The Commission concluded that data intelligence gave increasing amounts of information on areas the intelligence community was already looking. However human intelligence could have suggested that there are new areas where the CIA needed to look.

According to Professor King, an uncertainty-based approach to regulation does not pretend to predict the future through data, an exercise fraught with pitfalls and doomed to failure over the long run. Because data intelligence can only provide information retrospectively, or past behaviour, it cannot be depended upon to identify future threats. Data can, of course, indicate where there are deviations from the norm and suggest where an institution may start getting into trouble. However, it cannot predict what may happen in the future.

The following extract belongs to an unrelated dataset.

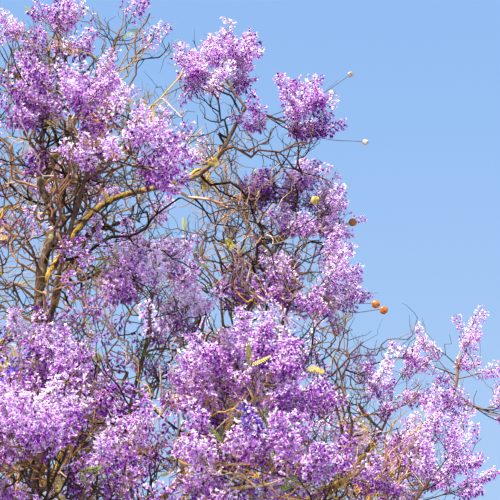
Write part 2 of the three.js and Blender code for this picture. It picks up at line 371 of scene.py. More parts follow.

Bouncing back from adversity: resilience

Uncertainly-based regulation does not presume to predict future risk. It is intended to make judgements about an organisation’s or sector’s resilience in uncertain circumstances. Resilience is the ability to bounce-back when faced by changes to environment or circumstances. Resilience is not limited to an organisation’s ability to deal with known risks, “known knowns” or “known unknowns”, which may be measured using data collected through risk-based regulation.

Resilience includes understanding organisational flexibility to recover from the “unknown unknowns”. Uncertainty-based regulation, relying on a balanced mixture of data and human intelligence, can consider the ability of organisations to anticipate and recover from unforeseen threats.

Furthermore:  risk, and risk taking, is how innovation occurs – trying new pedagogical approaches or untested research techniques can lead to positive change. They can, of course, also fail, but either way risk can contribute to learning. Risk-based regulation, however, suggests that new approaches represent a regulatory threat. Uncertainty-based regulation is not about avoiding failure, or the possibility of failure, but is about recovering from setbacks. An uncertainty-based approach to regulation should not curtail progress – it should support institutions and the sector.

Finally, taking an uncertainty-based approach, predicated on intelligence gathering and on-going communication between regulator and higher education provider, supports an equitable regulatory regime. The regulator and higher education providers do need to trust one another to some extent, but greater trust can lead to reductions in regulatory intrusion. Low levels of trust will demand greater intelligence gathering and more communication.

Regulatory resilience

But how does one make sure a resilient higher education system? Stephen Jackson, QAA Director of Quality Assurance, described one of the higher education system’s current blind spots to The PIE News; the potential for provision of misleading data by higher education providers:

How can you guard against that sort of criminal behaviour through a peer review process – our methods are just not geared to dealing with those issues… Our process is based on trust…

Uncertainty here is linked to, at best, misleading information and, at worst, blatantly criminal behaviour. Stephen Jackson suggests the solution may be creating statutory powers that let the QAA to more vigorously investigate new providers in England.

It is possible that an uncertainty-based approach to regulation could help overcome the threat of misleading data. In this situation, the concept of resilience applies to the regulator; QAA, using human intelligence gathering tools in combination with intelligent information sharing with sister regulatory organisations, could be flexible enough to deal with new types of higher education providers with different missions from the institutions of the traditional sector. The relationships developed with new providers may start burdensome but could become less so as trust is built between the provider and the regulator.

New approach

Uncertainty-based regulation comes with some risks. Human intelligence presumes a role for human judgement and with judgement comes bias. Uncertainty-based regulation, therefore, requires a level of trust of the regulators on the part of higher education providers. Human intelligence gathering requires relationships, not merely data reporting.

While burdensome, data reporting does not involve a significant amount of human interaction. Rebalancing the use of human intelligence and data intelligence may represent a diminished reporting burden on higher education providers, but will providers and regulators be prepared and have the resources to invest the time needed to build the necessarily relationships?

A second question arises about the perspective of uncertainty-based regulation. Should regulators be assessing the resilience of individual higher education providers, taking a starting position of assuring individual institutional health? Or should regulators focus on the resilience of the higher education sector as a whole, assuming failure of individual providers as a natural consequence of increased marketization (as suggested by the 2014 Office of Fair Trading report on the English undergraduate sector) provided the overall sector could deal with displaced students and public needs? Ultimately these may be questions for primary legislation and Parliament to answer.